Self-serve frozen yogurts

Buyer beware: Many customers will eat more calories from a self serve frozen yogurt store than from an ice cream shop.

I must admit that I like frozen yogurt. But as a snack, not as a meal.  Self-serve frozen yogurt chains have been popping up all over New York and elsewhere. While my first thought was, great—you get to control your portion, it turns out, we end up buying MORE when we serve ourselves. According to the Wall Street Journal, the average size check is higher from a self-serve chain than from a more traditional store.  Believe me, I know. The first time I visited one of these chains, my bill was more than $8!!

The reason we buy more is no surprise. These chains are in business to make money and, they must be aware that the bigger the cup the more we will buy.  Therefore, the only size cups that are available are “big” or “tremendous.” A small size, or even a regular size cup, is not available even on request. I’ve tried getting a small size cup at various chains with little success. The other reason we buy more is the extensive choices we have. As I told Smart Money, the more choices we have, the more we will buy and ultimately eat. At these chains, we often have 10 flavors and more than a dozen toppings to choose from. And, of course, many of us, want a little of each.

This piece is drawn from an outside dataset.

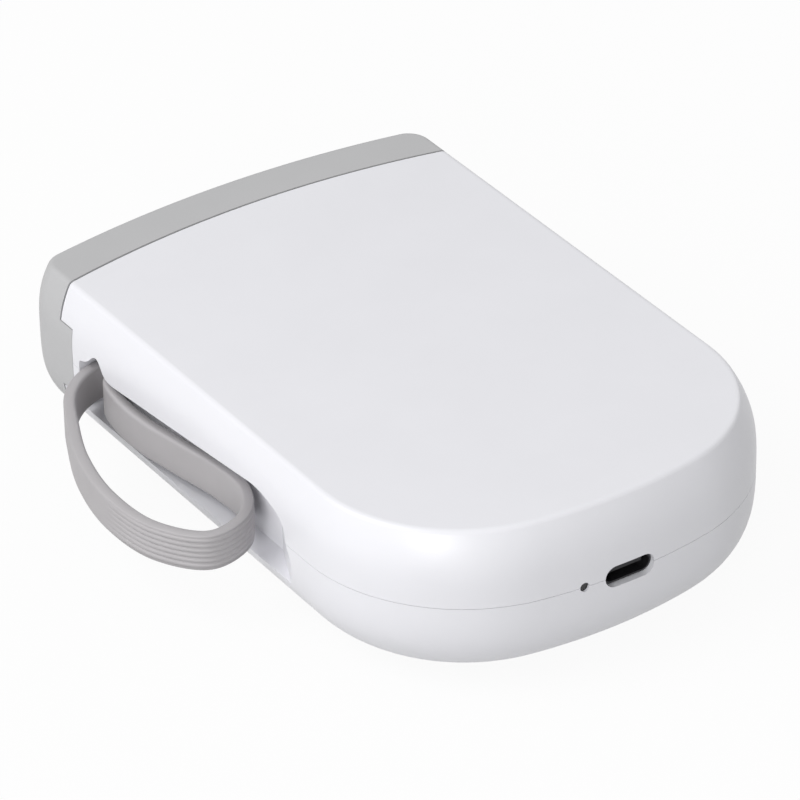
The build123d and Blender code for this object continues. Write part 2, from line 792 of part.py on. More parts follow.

So here are some tips: If you are a frozen yogurt lover, you can still indulge on occasion, but be very mindful when making your purchase. Pick the smallest size cup available, but understand that even the smallest size is BIG. Take a lap around and preview all of the flavors that are available before making your selection. Take no more than 2 or 3 flavors, and fill the cup no more than half way. I give my aunt a lot of credit as she only fills up the cup a quarter of the way. Saving for later does not work, especially for frozen yogurt which will melt after you do your first errand on your way home, so don’t even go there—only buy what you will eat NOW. As for topping, it is ok to take a generous portion of fruit (Just remember that it will cost you—as fruit contains a lot of water and will weigh more than candy.) And, one fun topping is OK, but I prefer you stick with a small helping of nuts, which is far healthier than cookie crunch or candy. ENJOY!!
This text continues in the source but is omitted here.